— START OF SOURCE MATERIAL —

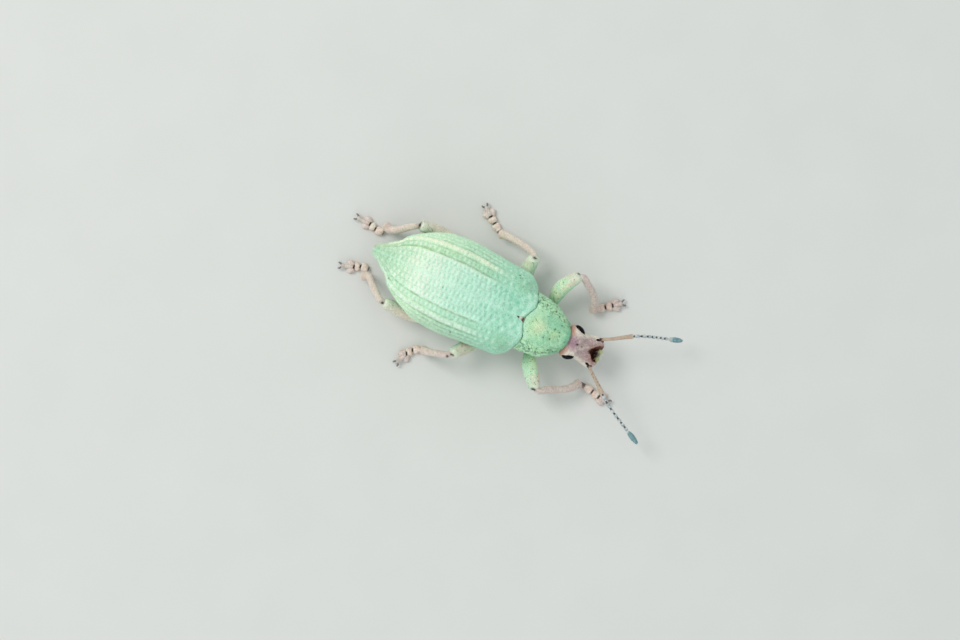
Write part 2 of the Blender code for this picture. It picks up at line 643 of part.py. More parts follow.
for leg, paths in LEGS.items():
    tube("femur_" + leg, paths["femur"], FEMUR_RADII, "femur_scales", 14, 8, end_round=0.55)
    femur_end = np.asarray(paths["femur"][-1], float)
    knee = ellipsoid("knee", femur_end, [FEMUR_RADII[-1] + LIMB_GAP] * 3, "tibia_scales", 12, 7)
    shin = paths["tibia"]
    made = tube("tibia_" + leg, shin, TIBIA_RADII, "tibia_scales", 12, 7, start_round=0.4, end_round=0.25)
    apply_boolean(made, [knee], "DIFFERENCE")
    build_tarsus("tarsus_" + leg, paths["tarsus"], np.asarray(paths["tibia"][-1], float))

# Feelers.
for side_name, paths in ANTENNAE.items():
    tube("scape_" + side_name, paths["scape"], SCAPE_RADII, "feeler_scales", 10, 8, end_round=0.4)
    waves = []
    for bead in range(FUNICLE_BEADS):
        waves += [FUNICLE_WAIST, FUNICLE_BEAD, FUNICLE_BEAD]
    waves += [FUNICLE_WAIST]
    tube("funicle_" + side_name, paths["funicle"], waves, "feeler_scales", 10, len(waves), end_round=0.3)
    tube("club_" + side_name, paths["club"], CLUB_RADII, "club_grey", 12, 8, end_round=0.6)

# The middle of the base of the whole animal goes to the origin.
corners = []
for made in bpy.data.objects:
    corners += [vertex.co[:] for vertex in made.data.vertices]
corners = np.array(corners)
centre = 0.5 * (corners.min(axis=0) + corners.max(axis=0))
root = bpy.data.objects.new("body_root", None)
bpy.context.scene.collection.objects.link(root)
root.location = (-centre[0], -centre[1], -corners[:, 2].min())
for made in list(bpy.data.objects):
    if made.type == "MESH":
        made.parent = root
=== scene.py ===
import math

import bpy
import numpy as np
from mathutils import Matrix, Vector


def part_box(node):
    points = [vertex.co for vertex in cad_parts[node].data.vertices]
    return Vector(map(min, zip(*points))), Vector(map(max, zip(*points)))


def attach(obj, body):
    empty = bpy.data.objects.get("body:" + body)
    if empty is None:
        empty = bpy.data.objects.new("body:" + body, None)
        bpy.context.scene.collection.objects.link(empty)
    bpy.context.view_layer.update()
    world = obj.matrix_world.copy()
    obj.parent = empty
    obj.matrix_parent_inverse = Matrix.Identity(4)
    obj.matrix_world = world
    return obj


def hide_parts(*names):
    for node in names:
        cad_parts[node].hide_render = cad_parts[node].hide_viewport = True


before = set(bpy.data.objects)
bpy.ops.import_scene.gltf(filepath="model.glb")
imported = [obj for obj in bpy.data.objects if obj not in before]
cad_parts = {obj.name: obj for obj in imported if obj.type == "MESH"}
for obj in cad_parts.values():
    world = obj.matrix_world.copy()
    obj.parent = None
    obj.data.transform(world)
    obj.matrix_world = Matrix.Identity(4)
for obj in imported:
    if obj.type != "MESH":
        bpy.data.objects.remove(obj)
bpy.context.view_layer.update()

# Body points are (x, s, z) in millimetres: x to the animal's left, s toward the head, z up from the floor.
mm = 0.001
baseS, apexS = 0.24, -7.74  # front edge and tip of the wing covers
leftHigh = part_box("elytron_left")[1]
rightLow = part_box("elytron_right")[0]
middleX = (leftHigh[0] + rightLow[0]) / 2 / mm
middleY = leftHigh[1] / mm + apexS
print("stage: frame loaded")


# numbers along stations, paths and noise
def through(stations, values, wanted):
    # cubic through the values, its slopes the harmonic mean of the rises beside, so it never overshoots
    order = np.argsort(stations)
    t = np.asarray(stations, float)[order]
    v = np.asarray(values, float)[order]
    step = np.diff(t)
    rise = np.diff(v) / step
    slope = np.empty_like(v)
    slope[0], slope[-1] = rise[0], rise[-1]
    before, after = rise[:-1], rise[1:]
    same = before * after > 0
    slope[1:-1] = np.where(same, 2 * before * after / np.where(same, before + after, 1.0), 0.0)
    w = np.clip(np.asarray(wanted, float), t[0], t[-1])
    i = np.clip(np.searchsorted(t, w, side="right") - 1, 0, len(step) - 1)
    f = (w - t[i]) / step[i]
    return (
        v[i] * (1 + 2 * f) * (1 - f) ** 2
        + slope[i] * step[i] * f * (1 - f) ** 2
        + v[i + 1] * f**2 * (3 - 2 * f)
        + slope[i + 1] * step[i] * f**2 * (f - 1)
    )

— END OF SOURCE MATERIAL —

Starting at the line that contains "# The middle", set down every line up to and including the line that contains "obj.matrix_parent_inverse = Matrix.Identity(4)", exactly as given, and no other line.

# The middle of the base of the whole animal goes to the origin.
corners = []
for made in bpy.data.objects:
    corners += [vertex.co[:] for vertex in made.data.vertices]
corners = np.array(corners)
centre = 0.5 * (corners.min(axis=0) + corners.max(axis=0))
root = bpy.data.objects.new("body_root", None)
bpy.context.scene.collection.objects.link(root)
root.location = (-centre[0], -centre[1], -corners[:, 2].min())
for made in list(bpy.data.objects):
    if made.type == "MESH":
        made.parent = root
=== scene.py ===
import math

import bpy
import numpy as np
from mathutils import Matrix, Vector


def part_box(node):
    points = [vertex.co for vertex in cad_parts[node].data.vertices]
    return Vector(map(min, zip(*points))), Vector(map(max, zip(*points)))


def attach(obj, body):
    empty = bpy.data.objects.get("body:" + body)
    if empty is None:
        empty = bpy.data.objects.new("body:" + body, None)
        bpy.context.scene.collection.objects.link(empty)
    bpy.context.view_layer.update()
    world = obj.matrix_world.copy()
    obj.parent = empty
    obj.matrix_parent_inverse = Matrix.Identity(4)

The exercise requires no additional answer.